Life Situation: Married couple aged 30 and 28. Married Filing Jointly. No children. Living in Boulder, Colorado.
Gross Salary/Wages: $162,720
Individual amounts of each Pre-tax deductions:
401ks: $36,000 ($18,000 each)
HSA: $6,750
Medical/Dental/Vision insurance premiums through employers: $1,292.62
Total Pre-Tax Deductions: $44,042.62
After-Tax annual savings:
Roth IRAs: $11,000 ($5,500 each)
Cash/Taxable Stocks: $26,500
Total After-Tax Savings: $37,500
Other Ordinary Income: Sporadic AirBnB income from renting out our spare bedroom and interest earned on cash savings. Rough estimate of $2,500 annually. Over the past year we’ve used this little bit of income to offset one-time expenses for setting up our recently purchased condo. In our planning I don’t count it as income and don’t count the expenses. I’ve listed it here for tax considerations only.
Qualified Dividends & Long Term Capital Gains: None
Rental Income, Actual Expenses, and Depreciation: None
Adjusted Gross Income: $121,177.38
Taxes:
Federal: $16,571.85
FICA: $11,931.71
State: $4,647.47
Total Tax: $33,151.02
Current Expenses (annual amounts):
Mortgage: $17,100 (P&I: $15,360, T&I: $1,740)
HOA Fees: $3,684
Debt Payments (auto loan): $3,468
Travel: $5,850
All other household expenses: $16,884 (groceries, gas, utilities, entertainment, shopping, etc.)
Total Expenses: $46,986
Expected ER expenses: $40,000 annually
While our current annual expenses are nearly $47,000, much of this can be reduced after FIRE. The auto-loan payments will be gone at that point. The travel expense is a luxury that we can be flexible with. Our mortgage and HOA fees can be drastically reduced by renting out our current fancypants condo (rental income would cover the full monthly mortgage and HOA payment) and moving somewhere more affordable or doing some “slow travel” in more affordable countries. Even with all these reductions, I still want to leave buffer for medical insurance/expenses, which seems like it could be a very costly expense, especially with the current uncertainty around Obamacare’s future. So I think $40,000 is a reasonable estimate.
Assets:
Old Person Money
401ks: $148,359
HSA: $12,358
Home equity: $90,000 (planning to keep this home as a long term investment)
Total: $250,717
FIRE Money
Roth IRAs: $50,495
Taxable Stocks: $25,200
Cash: $109,670 (This large number in cash is due to a recent unexpected inheritance from my wife’s father. We received $125,000. Used $25,000 to pay off student loans, and intend to use the other $100,000 to dive into real estate investing. The other $9,670 is cash we already had.)
Total: $185,365
Total Assets: $436,082
Liabilities:
Auto Loan
Current Balance: $15,000
Monthly payment: $289
Rate: 2.75% fixed
Before you face punch us, please know that this is our only car for the household and we drove our last shared car until the wheels fell off at 18 years of age. We expect this car to last us another 10+ years.

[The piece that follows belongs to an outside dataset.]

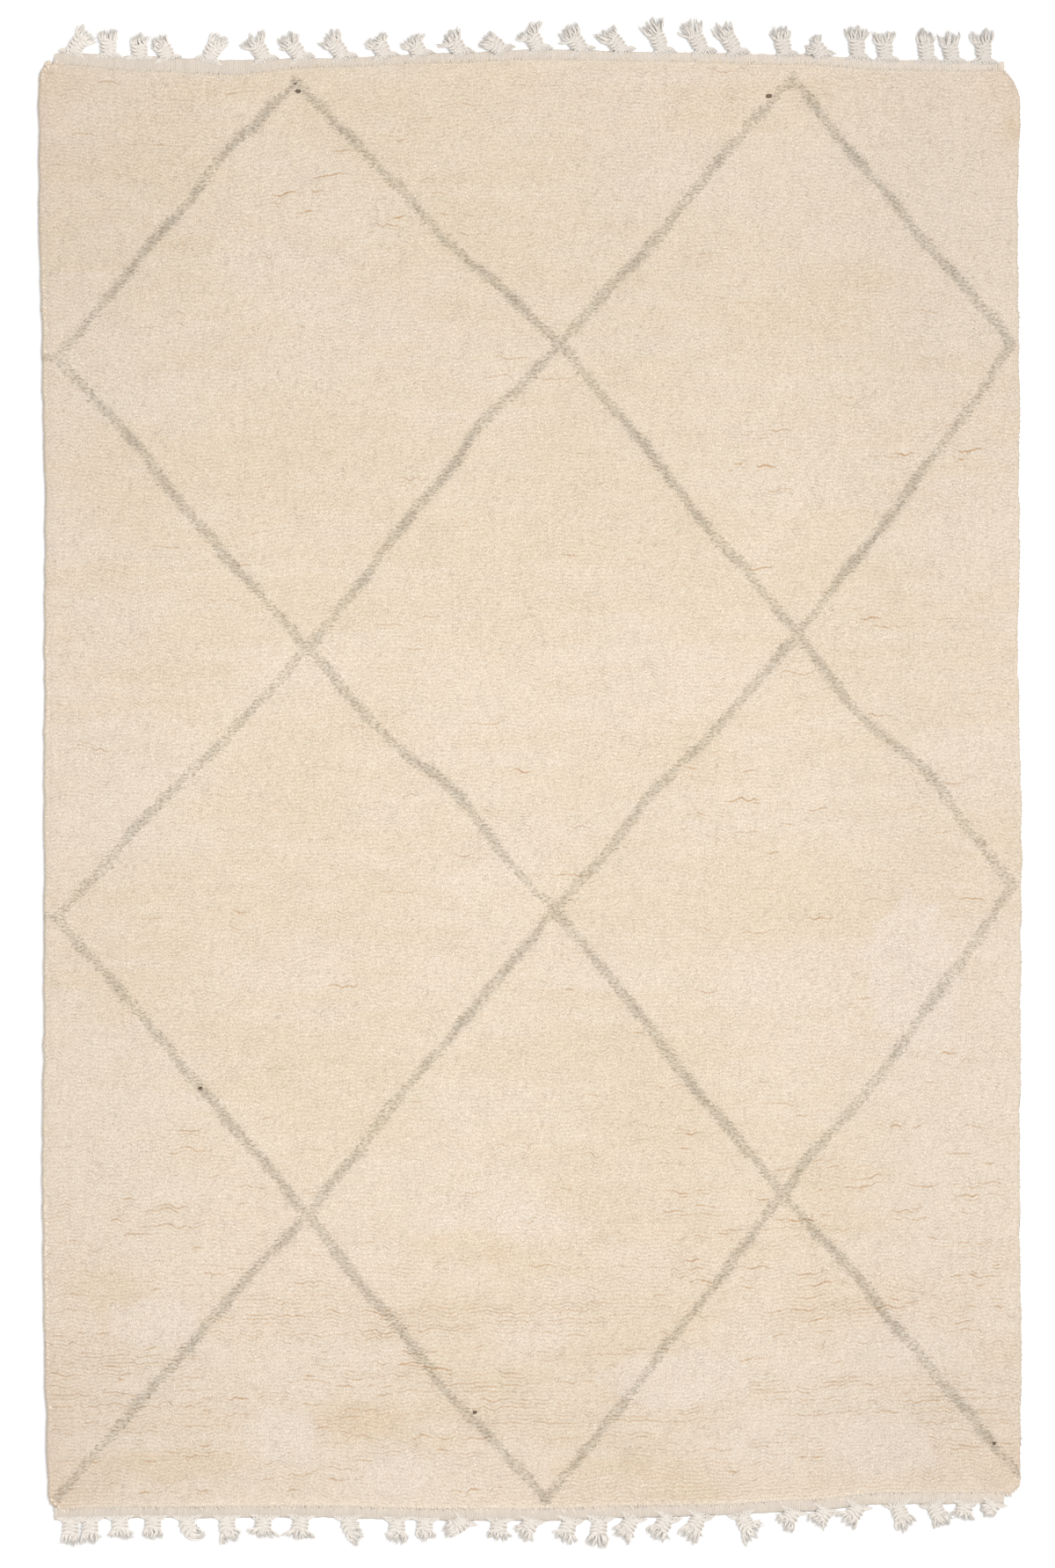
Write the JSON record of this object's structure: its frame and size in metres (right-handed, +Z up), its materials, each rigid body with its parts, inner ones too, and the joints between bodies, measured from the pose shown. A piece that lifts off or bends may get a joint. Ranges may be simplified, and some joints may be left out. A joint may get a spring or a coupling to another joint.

This loan was just begun a couple months ago and has 5 years of payments left. While we could pay this off, we intend to just continue making monthly payments due to the very low interest rate.
Total Liabilities: $15,000
Specific Question(s):
Up to this point we have been “casual” mustachians, striving to keep a high savings rate, but without a definite FIRE plan or timeline. We’ve gained enough momentum now that we’d like to better define our strategy. We’re looking for opinions from you fine folks on how to best proceed from here.
We’ve enjoyed putting a lot of our savings towards maxing out 401ks and HSAs to get the tax benefits, since our income puts us well into the 25% bracket. However, we've recently been thinking about shifting away from these Retirement accounts, taking the tax hit now, and instead putting our savings into something we can more easily access during FIRE years before age 60.
I'm familiar with the strategy of saving enough "old person" money in these accounts and then shifting towards taxable/roth savings for FIRE purposes. I think we are nearing this point. However, part of me also thinks why not just continue putting the money in 401ks and plan to pay the 10% penalty for early withdrawal during our FIRE years. Assuming we both have quit our day jobs, we would now be down in the 10-15% tax brackets, so at worst we are breaking even on our ultimate payment to the IRS, but have had the benefit of tax-free compounding interest up to that point. We might be able to utilize a Roth IRA ladder to ease this burden as well, but figure if we go this route it would be best to conservatively plan on having to pay the 10% penalty.
At the same time, we've been leaning towards the idea of saving cash each year to put towards real estate investing for some rental income during FIRE. We feel this could provide a more steady income during FIRE years, rather than being at the mercy of the stock market. But stocks have served us well thus far…
What do you think is our best strategy forward? Thanks for your input!